--- EXERCISE ---
Quote every line of the material beneath this one.

--- SUPPLIED INFORMATION ---
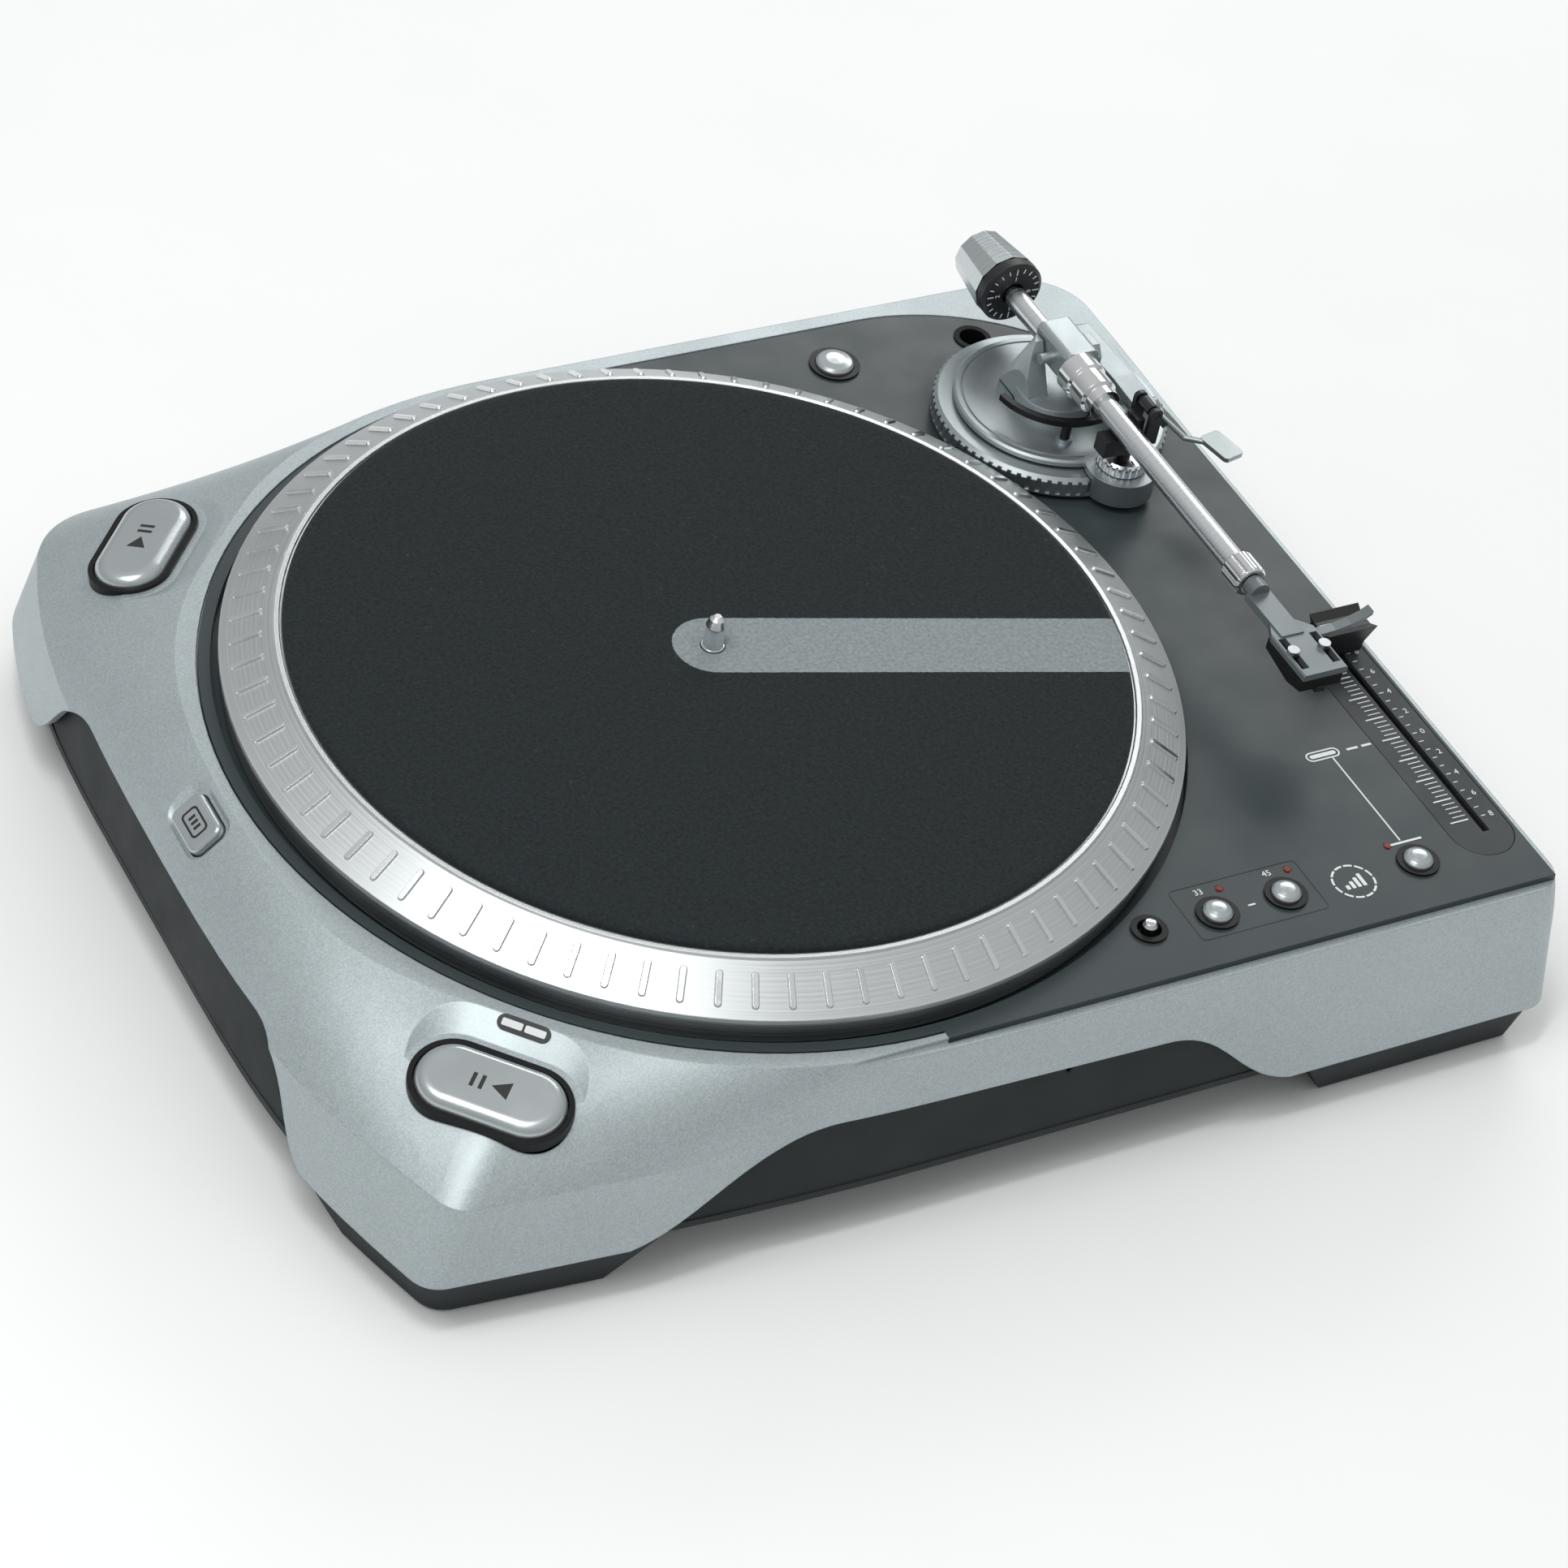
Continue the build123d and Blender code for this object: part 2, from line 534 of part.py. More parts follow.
def rear_panel():
    """A recessed tray in the back wall that carries the connectors."""
    x0, x1, z0, z1 = REAR_WINDOW
    tray = bar(x0 + 0.3, x1 - 0.3, 162, 177.4, z0 + 0.3, z1 - 0.3)
    tray -= bar(x0 + 2, x1 - 2, 164.5, 180, z0 + 2, z1 - 2)
    tray -= bar(INLET_X - 14, INLET_X + 14, 150, 170, 33, 53)
    tray -= Part() + [Pos(x, 0, CONNECTOR_Z) * rod_y(3.4, 150, 170) for x in JACK_X]
    return tray - Pos(GROUND_X, 0, CONNECTOR_Z) * rod_y(2.0, 150, 170)


def power_inlet():
    """An appliance inlet: a moulded socket with three blades in it."""
    body = bar(INLET_X - 14, INLET_X + 14, 146, 168, 33, 53)
    return body - bar(INLET_X - 11.5, INLET_X + 11.5, 152, 170, 35.5, 50.5) - inlet_blades()


def inlet_blades():
    return Part() + [bar(INLET_X + dx - 1, INLET_X + dx + 1, 144, 164, 41 + dz, 45 + dz)
                     for dx, dz in ((-7, -1), (0, 1.5), (7, -1))]


def audio_jacks():
    """Two phono sockets: a metal sleeve round an insulated pin hole."""
    shape = [(1.7, 152), (3.4, 152), (3.4, 164.5), (5.4, 164.5), (5.4, 166.5), (4.15, 166.5),
             (4.15, 174.5), (1.7, 174.5)]
    return Compound([Pos(x, 0, CONNECTOR_Z) * lathe_y(shape) for x in JACK_X])


def ground_terminal():
    """A screw post with a knurled nut for the earth wire."""
    post = lathe_y([(0, 152), (2, 152), (2, 175.5), (0, 175.5)])
    nut = lathe_y([(2, 167.5), (5.2, 167.5), (5.2, 173), (2, 173)])
    washer = lathe_y([(2, 164.5), (5, 164.5), (5, 165.7), (2, 165.7)])
    return Pos(GROUND_X, 0, CONNECTOR_Z) * (post + nut + washer)


# ---- tonearm base -------------------------------------------------------------------------------
SLEEVE_R = 28.0         # guide sleeve of the arm base
LOBE = (5.5, -41.5)     # the arm rest's lobe, from the pivot
PLUNGER = heading(250) * 24.6    # the lift bar's plunger
BRACKET_X = (15.6, 24.6)
CUE_Y, CUE_Z = -24.0, 99.0       # cross shaft of the cueing lever
LATCH_X, LATCH_Z = 10.6, 117.0   # hinge of the rest's latch
LATCH_DROP = 50.0       # how far below level the latch hangs out to the right when it is stored


def arm_base_flange():
    """The fixed foot of the tonearm: a flange on the deck and a guide tube below it."""
    return ring(SLEEVE_R + RUN, SLEEVE_R + 4.2, 56, Z_DECK) + ring(SLEEVE_R + RUN, 42, Z_DECK, Z_RING - 0.4)


def height_ring():
    """The knurled ring that raises and lowers the whole arm."""
    body = turned([(SLEEVE_R + 0.4, Z_RING), (RING_OUT, Z_RING), (RING_OUT, 85.6), (RING_OUT - 1.6, 87.4),
                   (SLEEVE_R + 0.4, 87.4)])
    groove = Part() + [Rot(0, 0, 360 / FLUTES * k) * bar(RING_OUT - 0.6, RING_OUT + 1, -0.8, 0.8, 80.6, 88)
                       for k in range(FLUTES)]
    return body - groove


def arm_base_disc():
    """The part of the arm base that rises: a disc on a guide sleeve, with the rest's lobe in front."""
    top = Z_DISC + DISC_T
    plate = turned([(15.2, Z_DISC), (DISC_R, Z_DISC), (DISC_R, top - 0.8), (DISC_R - 0.8, top),
                    (15.2, top)])
    plate -= ring(33.6, 34.4, top - 0.5, top + 1)
    sleeve = ring(22, SLEEVE_R, 58, Z_DISC)
    web = ring(8.05, 22, 66, 69)
    lobe = Pos(*LOBE) * disc(13.5, 81, top) - disc(RING_OUT + 0.7, 70, Z_DISC)
    base = plate + sleeve + web + lobe - Pos(*LOBE) * disc(2.5, 70, 100)
    return base + Pos(*PLUNGER) * disc(3.1, 74, 92.4) - Pos(*PLUNGER) * disc(1.8 + RUN, 60, 100)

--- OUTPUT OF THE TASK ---
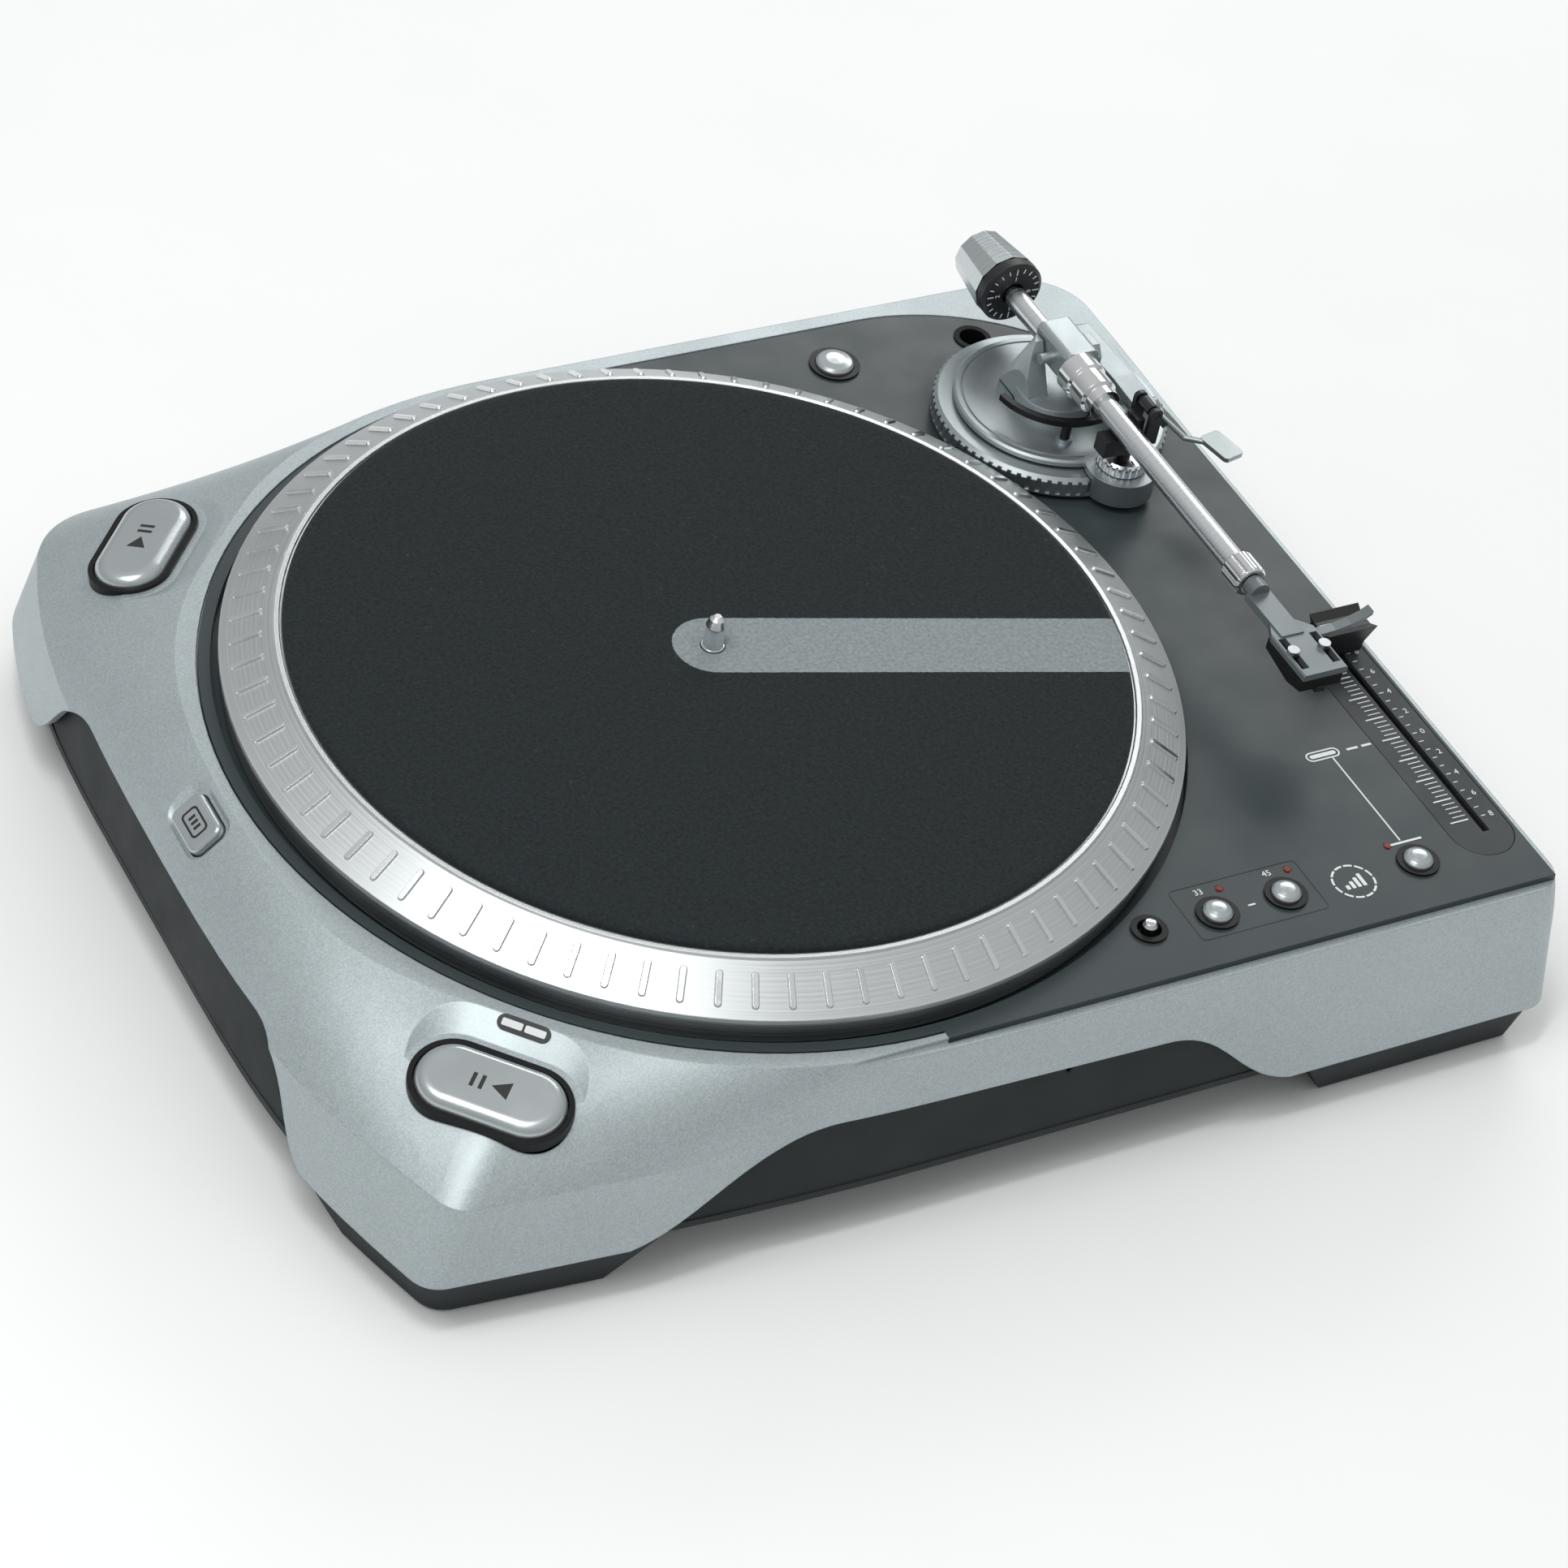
Continue the build123d and Blender code for this object: part 2, from line 534 of part.py. More parts follow.
def rear_panel():
    """A recessed tray in the back wall that carries the connectors."""
    x0, x1, z0, z1 = REAR_WINDOW
    tray = bar(x0 + 0.3, x1 - 0.3, 162, 177.4, z0 + 0.3, z1 - 0.3)
    tray -= bar(x0 + 2, x1 - 2, 164.5, 180, z0 + 2, z1 - 2)
    tray -= bar(INLET_X - 14, INLET_X + 14, 150, 170, 33, 53)
    tray -= Part() + [Pos(x, 0, CONNECTOR_Z) * rod_y(3.4, 150, 170) for x in JACK_X]
    return tray - Pos(GROUND_X, 0, CONNECTOR_Z) * rod_y(2.0, 150, 170)


def power_inlet():
    """An appliance inlet: a moulded socket with three blades in it."""
    body = bar(INLET_X - 14, INLET_X + 14, 146, 168, 33, 53)
    return body - bar(INLET_X - 11.5, INLET_X + 11.5, 152, 170, 35.5, 50.5) - inlet_blades()


def inlet_blades():
    return Part() + [bar(INLET_X + dx - 1, INLET_X + dx + 1, 144, 164, 41 + dz, 45 + dz)
                     for dx, dz in ((-7, -1), (0, 1.5), (7, -1))]


def audio_jacks():
    """Two phono sockets: a metal sleeve round an insulated pin hole."""
    shape = [(1.7, 152), (3.4, 152), (3.4, 164.5), (5.4, 164.5), (5.4, 166.5), (4.15, 166.5),
             (4.15, 174.5), (1.7, 174.5)]
    return Compound([Pos(x, 0, CONNECTOR_Z) * lathe_y(shape) for x in JACK_X])


def ground_terminal():
    """A screw post with a knurled nut for the earth wire."""
    post = lathe_y([(0, 152), (2, 152), (2, 175.5), (0, 175.5)])
    nut = lathe_y([(2, 167.5), (5.2, 167.5), (5.2, 173), (2, 173)])
    washer = lathe_y([(2, 164.5), (5, 164.5), (5, 165.7), (2, 165.7)])
    return Pos(GROUND_X, 0, CONNECTOR_Z) * (post + nut + washer)


# ---- tonearm base -------------------------------------------------------------------------------
SLEEVE_R = 28.0         # guide sleeve of the arm base
LOBE = (5.5, -41.5)     # the arm rest's lobe, from the pivot
PLUNGER = heading(250) * 24.6    # the lift bar's plunger
BRACKET_X = (15.6, 24.6)
CUE_Y, CUE_Z = -24.0, 99.0       # cross shaft of the cueing lever
LATCH_X, LATCH_Z = 10.6, 117.0   # hinge of the rest's latch
LATCH_DROP = 50.0       # how far below level the latch hangs out to the right when it is stored


def arm_base_flange():
    """The fixed foot of the tonearm: a flange on the deck and a guide tube below it."""
    return ring(SLEEVE_R + RUN, SLEEVE_R + 4.2, 56, Z_DECK) + ring(SLEEVE_R + RUN, 42, Z_DECK, Z_RING - 0.4)


def height_ring():
    """The knurled ring that raises and lowers the whole arm."""
    body = turned([(SLEEVE_R + 0.4, Z_RING), (RING_OUT, Z_RING), (RING_OUT, 85.6), (RING_OUT - 1.6, 87.4),
                   (SLEEVE_R + 0.4, 87.4)])
    groove = Part() + [Rot(0, 0, 360 / FLUTES * k) * bar(RING_OUT - 0.6, RING_OUT + 1, -0.8, 0.8, 80.6, 88)
                       for k in range(FLUTES)]
    return body - groove


def arm_base_disc():
    """The part of the arm base that rises: a disc on a guide sleeve, with the rest's lobe in front."""
    top = Z_DISC + DISC_T
    plate = turned([(15.2, Z_DISC), (DISC_R, Z_DISC), (DISC_R, top - 0.8), (DISC_R - 0.8, top),
                    (15.2, top)])
    plate -= ring(33.6, 34.4, top - 0.5, top + 1)
    sleeve = ring(22, SLEEVE_R, 58, Z_DISC)
    web = ring(8.05, 22, 66, 69)
    lobe = Pos(*LOBE) * disc(13.5, 81, top) - disc(RING_OUT + 0.7, 70, Z_DISC)
    base = plate + sleeve + web + lobe - Pos(*LOBE) * disc(2.5, 70, 100)
    return base + Pos(*PLUNGER) * disc(3.1, 74, 92.4) - Pos(*PLUNGER) * disc(1.8 + RUN, 60, 100)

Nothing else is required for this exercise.